* **TASK REQUIREMENTS**: The listing below holds a line with "Write part 3" and a later line with "the thin gland". Write out those two lines and every line between them, exactly, and nothing else.
# SOURCE RECORDS start
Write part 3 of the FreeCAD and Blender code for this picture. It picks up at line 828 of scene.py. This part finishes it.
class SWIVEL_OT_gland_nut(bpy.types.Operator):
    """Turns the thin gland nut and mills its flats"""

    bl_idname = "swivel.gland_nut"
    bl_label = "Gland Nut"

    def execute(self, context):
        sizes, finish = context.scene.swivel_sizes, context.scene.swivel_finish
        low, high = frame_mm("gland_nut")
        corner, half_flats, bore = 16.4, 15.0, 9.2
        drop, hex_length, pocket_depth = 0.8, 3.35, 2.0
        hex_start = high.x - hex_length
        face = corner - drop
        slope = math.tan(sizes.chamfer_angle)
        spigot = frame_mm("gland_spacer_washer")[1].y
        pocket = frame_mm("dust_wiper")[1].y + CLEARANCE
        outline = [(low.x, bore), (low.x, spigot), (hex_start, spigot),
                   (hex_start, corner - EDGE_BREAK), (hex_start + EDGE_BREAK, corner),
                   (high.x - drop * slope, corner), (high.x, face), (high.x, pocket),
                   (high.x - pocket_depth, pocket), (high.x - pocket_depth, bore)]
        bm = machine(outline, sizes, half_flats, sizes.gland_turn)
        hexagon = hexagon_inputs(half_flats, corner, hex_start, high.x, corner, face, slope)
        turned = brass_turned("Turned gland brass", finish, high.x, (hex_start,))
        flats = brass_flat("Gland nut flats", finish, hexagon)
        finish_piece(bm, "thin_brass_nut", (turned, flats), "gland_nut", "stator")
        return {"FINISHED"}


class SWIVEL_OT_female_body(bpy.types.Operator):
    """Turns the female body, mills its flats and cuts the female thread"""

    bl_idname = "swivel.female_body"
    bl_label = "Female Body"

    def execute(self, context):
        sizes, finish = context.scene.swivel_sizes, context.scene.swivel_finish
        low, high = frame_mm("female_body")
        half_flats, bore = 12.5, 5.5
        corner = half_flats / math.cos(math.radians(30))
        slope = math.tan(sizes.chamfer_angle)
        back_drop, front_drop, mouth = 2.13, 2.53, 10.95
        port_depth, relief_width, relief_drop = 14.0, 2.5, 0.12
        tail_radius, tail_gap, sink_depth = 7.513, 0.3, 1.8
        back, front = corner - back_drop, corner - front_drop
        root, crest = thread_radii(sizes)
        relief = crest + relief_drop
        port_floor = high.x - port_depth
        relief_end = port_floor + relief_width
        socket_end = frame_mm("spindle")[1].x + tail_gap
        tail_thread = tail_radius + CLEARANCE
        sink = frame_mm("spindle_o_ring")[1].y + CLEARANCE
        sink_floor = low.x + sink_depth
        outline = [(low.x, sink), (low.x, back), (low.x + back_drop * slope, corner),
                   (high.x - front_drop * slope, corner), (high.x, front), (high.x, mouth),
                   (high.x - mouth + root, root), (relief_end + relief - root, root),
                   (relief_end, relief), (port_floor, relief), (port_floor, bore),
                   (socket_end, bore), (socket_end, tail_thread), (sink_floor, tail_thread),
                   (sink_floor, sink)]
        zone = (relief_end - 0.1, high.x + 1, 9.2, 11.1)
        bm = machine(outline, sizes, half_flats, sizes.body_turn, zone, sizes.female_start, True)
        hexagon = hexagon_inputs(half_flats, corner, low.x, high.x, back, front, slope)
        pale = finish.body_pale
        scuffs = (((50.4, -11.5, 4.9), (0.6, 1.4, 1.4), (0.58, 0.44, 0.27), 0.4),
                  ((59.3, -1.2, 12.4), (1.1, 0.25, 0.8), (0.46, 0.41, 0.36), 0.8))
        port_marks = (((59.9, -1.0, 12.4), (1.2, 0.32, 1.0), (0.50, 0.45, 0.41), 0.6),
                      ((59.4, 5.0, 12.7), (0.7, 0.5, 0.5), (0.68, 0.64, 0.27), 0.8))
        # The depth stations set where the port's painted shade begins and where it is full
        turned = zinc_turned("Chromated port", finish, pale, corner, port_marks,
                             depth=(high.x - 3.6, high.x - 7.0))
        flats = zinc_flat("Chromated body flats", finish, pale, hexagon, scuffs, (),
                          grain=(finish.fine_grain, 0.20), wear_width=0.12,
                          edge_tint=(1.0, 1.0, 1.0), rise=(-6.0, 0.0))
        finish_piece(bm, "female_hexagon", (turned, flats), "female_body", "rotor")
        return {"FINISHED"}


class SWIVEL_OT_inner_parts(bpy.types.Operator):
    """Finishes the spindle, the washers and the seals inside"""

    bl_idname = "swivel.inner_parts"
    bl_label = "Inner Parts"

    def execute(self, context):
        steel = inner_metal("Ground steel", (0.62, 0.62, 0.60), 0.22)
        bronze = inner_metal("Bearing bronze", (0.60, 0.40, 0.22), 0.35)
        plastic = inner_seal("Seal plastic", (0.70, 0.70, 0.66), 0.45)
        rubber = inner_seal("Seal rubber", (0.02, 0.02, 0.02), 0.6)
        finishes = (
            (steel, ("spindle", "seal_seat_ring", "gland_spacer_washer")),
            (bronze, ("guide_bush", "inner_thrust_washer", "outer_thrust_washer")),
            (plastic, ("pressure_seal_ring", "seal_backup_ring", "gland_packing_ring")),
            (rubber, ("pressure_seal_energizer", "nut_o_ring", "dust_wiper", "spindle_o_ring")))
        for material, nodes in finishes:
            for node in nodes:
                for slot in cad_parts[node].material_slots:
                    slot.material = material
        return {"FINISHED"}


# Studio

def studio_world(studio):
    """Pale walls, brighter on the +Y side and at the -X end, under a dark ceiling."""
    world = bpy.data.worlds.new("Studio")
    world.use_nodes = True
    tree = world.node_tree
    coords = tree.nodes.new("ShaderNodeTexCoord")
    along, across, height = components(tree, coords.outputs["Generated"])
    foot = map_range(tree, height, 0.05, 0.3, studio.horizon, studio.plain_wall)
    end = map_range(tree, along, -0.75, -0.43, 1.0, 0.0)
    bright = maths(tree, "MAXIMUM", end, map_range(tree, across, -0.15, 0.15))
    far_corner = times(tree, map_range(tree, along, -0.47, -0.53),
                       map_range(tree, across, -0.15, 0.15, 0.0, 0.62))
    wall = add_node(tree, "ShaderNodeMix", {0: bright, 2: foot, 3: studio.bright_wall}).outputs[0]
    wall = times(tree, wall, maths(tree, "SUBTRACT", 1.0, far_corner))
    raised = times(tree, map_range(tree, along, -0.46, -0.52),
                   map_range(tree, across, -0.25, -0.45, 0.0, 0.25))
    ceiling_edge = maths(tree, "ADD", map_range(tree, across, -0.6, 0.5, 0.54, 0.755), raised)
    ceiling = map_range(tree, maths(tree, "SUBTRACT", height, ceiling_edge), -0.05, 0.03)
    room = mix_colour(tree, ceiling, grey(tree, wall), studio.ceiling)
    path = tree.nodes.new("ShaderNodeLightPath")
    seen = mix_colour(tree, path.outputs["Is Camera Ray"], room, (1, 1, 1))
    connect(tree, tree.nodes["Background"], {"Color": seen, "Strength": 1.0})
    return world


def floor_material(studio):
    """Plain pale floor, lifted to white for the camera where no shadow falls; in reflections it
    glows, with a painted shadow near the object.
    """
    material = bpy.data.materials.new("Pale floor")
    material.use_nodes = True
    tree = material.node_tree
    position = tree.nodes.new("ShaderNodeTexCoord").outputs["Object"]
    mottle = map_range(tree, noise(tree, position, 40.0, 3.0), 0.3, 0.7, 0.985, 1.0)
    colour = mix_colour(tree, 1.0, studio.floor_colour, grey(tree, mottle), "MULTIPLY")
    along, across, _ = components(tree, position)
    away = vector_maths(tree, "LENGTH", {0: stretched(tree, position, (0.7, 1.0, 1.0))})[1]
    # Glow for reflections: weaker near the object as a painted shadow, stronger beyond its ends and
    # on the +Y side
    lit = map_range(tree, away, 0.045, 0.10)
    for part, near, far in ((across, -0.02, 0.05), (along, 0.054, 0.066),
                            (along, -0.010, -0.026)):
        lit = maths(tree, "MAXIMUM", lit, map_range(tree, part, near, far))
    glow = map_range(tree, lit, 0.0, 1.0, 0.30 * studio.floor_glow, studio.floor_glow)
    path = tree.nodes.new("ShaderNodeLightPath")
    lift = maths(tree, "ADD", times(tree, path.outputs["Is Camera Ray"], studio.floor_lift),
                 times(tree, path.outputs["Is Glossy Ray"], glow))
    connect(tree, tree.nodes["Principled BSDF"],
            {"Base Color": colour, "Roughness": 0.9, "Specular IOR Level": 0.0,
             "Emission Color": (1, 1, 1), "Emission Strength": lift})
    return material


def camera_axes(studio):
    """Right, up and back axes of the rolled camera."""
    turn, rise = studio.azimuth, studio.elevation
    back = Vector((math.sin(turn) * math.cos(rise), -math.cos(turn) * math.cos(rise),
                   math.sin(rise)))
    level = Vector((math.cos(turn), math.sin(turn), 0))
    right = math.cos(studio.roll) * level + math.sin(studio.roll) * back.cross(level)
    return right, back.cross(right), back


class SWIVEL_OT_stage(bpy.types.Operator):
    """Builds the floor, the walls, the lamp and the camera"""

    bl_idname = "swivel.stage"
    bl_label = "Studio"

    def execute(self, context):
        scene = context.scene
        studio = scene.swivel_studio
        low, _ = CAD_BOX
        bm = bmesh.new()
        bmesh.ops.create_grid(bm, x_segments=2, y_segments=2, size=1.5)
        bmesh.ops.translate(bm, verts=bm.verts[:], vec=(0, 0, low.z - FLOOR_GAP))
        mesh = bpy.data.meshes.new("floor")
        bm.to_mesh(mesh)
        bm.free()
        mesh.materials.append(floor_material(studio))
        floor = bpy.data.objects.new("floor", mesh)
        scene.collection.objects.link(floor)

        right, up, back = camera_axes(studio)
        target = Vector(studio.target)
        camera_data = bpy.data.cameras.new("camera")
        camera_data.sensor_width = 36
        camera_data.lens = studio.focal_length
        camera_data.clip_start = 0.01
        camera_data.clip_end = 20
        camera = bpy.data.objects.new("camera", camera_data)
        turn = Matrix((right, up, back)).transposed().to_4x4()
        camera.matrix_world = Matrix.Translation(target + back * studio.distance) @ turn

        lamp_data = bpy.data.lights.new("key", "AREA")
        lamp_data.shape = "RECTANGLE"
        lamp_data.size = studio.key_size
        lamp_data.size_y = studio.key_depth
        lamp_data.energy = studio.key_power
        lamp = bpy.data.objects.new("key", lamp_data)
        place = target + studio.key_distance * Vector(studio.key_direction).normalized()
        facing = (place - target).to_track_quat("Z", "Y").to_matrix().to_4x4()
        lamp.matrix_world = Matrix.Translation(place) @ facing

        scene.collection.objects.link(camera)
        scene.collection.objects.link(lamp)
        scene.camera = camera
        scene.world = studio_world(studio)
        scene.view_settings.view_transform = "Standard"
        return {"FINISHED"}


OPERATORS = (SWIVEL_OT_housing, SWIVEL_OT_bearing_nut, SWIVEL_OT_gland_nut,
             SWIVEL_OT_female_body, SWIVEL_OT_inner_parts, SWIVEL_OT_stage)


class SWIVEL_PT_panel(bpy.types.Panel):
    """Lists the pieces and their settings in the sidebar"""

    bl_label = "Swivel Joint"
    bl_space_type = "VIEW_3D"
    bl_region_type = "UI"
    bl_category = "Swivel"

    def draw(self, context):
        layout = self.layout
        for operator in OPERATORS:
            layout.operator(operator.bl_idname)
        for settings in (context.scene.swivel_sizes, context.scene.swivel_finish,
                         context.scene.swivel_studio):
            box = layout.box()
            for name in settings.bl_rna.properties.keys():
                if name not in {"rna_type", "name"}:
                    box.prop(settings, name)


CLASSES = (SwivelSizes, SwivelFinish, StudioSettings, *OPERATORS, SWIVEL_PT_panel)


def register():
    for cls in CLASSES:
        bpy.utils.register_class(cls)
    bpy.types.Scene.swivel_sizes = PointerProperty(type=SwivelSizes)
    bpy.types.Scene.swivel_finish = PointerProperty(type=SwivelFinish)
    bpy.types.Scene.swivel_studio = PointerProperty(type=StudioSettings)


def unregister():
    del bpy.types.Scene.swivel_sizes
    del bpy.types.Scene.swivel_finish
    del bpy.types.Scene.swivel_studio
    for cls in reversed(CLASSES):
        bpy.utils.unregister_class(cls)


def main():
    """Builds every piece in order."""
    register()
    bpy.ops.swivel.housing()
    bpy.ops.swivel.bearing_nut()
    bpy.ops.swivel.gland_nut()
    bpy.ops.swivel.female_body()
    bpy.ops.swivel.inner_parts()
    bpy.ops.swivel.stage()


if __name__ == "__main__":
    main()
# SOURCE RECORDS end
# SOURCE RECORDS start
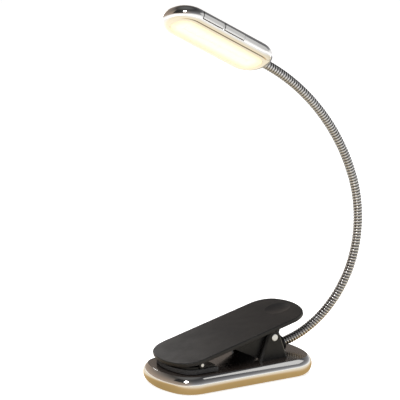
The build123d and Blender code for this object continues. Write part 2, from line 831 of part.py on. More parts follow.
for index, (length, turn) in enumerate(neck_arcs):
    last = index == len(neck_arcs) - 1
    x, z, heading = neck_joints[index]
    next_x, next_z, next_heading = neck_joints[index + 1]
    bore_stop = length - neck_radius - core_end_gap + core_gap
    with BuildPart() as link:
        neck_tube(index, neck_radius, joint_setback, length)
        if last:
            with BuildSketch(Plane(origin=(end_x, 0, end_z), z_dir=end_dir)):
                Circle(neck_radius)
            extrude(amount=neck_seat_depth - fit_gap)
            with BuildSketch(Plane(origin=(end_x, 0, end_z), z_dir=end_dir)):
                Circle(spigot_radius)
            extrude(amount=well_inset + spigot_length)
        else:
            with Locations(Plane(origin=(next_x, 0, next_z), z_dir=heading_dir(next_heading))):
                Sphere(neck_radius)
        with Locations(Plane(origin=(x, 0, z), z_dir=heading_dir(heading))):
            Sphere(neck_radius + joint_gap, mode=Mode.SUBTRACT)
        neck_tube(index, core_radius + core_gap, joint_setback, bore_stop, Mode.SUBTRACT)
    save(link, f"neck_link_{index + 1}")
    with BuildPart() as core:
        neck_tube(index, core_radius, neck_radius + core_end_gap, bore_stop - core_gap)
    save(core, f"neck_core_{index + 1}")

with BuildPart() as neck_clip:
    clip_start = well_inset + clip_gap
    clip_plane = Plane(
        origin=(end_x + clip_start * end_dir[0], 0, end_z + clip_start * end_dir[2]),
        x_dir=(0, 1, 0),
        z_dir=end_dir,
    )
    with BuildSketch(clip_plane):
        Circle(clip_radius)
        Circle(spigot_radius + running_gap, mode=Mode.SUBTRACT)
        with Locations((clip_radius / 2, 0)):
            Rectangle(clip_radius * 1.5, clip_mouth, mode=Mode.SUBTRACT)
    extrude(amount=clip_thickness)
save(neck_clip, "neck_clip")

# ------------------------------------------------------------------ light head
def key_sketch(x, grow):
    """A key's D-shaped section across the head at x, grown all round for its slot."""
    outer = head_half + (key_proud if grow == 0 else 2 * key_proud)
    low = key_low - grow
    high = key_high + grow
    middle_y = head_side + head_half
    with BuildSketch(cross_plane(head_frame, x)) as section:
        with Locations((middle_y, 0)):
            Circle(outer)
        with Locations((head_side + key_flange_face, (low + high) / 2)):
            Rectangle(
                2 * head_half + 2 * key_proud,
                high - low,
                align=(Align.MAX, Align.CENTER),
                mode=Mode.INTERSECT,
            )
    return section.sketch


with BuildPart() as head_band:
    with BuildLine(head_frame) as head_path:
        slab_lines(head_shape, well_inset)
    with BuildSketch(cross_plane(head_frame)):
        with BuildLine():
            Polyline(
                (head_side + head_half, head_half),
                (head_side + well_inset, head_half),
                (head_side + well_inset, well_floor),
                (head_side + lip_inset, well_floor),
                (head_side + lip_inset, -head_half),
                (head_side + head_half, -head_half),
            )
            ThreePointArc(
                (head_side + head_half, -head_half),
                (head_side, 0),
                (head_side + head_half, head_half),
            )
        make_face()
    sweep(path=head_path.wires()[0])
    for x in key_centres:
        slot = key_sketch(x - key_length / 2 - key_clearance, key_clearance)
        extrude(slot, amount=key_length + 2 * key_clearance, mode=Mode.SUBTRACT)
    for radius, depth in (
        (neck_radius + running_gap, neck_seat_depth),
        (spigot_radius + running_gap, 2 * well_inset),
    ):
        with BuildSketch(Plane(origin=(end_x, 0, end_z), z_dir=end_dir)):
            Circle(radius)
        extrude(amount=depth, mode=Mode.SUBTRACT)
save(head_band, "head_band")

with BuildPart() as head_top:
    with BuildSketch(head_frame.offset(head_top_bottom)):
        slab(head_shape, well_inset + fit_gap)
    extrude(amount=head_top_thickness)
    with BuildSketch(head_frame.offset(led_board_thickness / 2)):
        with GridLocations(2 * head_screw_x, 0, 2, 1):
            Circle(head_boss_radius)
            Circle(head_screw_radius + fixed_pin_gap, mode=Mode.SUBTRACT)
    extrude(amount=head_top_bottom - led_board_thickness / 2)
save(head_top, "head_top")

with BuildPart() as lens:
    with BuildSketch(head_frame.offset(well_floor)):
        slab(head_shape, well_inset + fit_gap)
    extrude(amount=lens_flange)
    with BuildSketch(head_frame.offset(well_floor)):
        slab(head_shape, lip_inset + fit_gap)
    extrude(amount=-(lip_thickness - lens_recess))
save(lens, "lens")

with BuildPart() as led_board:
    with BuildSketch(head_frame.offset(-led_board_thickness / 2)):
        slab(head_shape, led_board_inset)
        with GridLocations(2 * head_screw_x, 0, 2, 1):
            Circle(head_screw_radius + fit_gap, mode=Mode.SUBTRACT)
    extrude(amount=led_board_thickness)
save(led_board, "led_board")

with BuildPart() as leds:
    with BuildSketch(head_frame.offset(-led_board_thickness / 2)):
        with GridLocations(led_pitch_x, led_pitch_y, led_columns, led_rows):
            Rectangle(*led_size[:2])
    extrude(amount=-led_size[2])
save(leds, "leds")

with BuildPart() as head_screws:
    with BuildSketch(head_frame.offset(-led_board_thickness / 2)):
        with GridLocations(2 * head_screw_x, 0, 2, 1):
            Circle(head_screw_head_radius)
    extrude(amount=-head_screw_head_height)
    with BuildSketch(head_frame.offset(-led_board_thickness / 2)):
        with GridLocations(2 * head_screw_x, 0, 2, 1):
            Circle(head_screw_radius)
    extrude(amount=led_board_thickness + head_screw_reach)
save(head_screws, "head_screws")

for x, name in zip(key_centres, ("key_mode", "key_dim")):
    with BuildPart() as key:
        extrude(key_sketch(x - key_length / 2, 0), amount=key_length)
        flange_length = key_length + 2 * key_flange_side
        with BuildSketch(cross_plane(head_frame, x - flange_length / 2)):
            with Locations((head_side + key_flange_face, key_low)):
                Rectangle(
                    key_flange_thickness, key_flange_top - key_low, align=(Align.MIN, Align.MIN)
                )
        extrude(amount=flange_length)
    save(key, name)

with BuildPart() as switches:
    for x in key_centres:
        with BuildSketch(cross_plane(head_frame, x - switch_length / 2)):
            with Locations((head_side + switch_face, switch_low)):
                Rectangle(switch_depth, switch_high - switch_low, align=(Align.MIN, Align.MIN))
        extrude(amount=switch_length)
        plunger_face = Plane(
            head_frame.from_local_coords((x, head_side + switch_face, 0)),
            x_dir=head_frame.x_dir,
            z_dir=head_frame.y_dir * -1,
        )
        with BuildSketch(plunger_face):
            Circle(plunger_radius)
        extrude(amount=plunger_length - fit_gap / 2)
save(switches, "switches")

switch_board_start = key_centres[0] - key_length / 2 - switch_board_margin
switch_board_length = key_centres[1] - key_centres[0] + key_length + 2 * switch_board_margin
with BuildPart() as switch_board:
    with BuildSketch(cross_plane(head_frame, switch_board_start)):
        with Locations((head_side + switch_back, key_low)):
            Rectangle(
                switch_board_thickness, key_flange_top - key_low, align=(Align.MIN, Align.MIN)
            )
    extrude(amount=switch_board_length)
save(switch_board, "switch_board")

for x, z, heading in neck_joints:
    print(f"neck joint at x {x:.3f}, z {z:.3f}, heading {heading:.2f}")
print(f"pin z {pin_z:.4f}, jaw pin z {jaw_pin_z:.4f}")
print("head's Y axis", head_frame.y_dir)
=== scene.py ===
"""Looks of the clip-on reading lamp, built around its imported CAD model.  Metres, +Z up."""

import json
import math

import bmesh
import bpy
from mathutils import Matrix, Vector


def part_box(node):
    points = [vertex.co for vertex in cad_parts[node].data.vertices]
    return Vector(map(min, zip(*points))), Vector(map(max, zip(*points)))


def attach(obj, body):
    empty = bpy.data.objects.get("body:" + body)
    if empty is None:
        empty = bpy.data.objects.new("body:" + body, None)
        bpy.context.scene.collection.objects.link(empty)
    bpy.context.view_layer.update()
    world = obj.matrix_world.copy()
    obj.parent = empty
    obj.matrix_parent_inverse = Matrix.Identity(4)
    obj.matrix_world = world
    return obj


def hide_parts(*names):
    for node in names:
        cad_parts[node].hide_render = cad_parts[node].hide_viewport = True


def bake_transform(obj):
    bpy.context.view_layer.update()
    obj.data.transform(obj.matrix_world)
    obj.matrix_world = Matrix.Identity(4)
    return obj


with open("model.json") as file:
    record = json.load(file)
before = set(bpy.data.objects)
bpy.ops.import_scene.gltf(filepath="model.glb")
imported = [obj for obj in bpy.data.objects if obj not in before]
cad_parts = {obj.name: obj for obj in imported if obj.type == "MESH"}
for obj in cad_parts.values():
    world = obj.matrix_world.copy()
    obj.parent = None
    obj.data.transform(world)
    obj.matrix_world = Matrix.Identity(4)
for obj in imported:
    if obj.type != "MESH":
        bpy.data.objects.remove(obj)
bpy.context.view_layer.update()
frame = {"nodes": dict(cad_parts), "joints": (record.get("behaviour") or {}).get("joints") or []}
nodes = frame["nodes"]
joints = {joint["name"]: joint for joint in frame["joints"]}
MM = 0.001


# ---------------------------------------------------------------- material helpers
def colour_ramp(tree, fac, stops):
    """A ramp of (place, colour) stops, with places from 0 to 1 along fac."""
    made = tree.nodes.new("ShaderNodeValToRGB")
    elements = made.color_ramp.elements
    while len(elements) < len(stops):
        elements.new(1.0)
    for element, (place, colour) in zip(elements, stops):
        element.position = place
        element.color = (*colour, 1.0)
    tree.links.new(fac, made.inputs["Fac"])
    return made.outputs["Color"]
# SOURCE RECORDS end
# SOURCE RECORDS start
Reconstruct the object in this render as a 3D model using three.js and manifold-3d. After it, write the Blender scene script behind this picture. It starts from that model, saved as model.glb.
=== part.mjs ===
# SOURCE RECORDS end
* **EXERCISE OUTPUT**:
Write part 3 of the FreeCAD and Blender code for this picture. It picks up at line 828 of scene.py. This part finishes it.
class SWIVEL_OT_gland_nut(bpy.types.Operator):
    """Turns the thin gland nut and mills its flats"""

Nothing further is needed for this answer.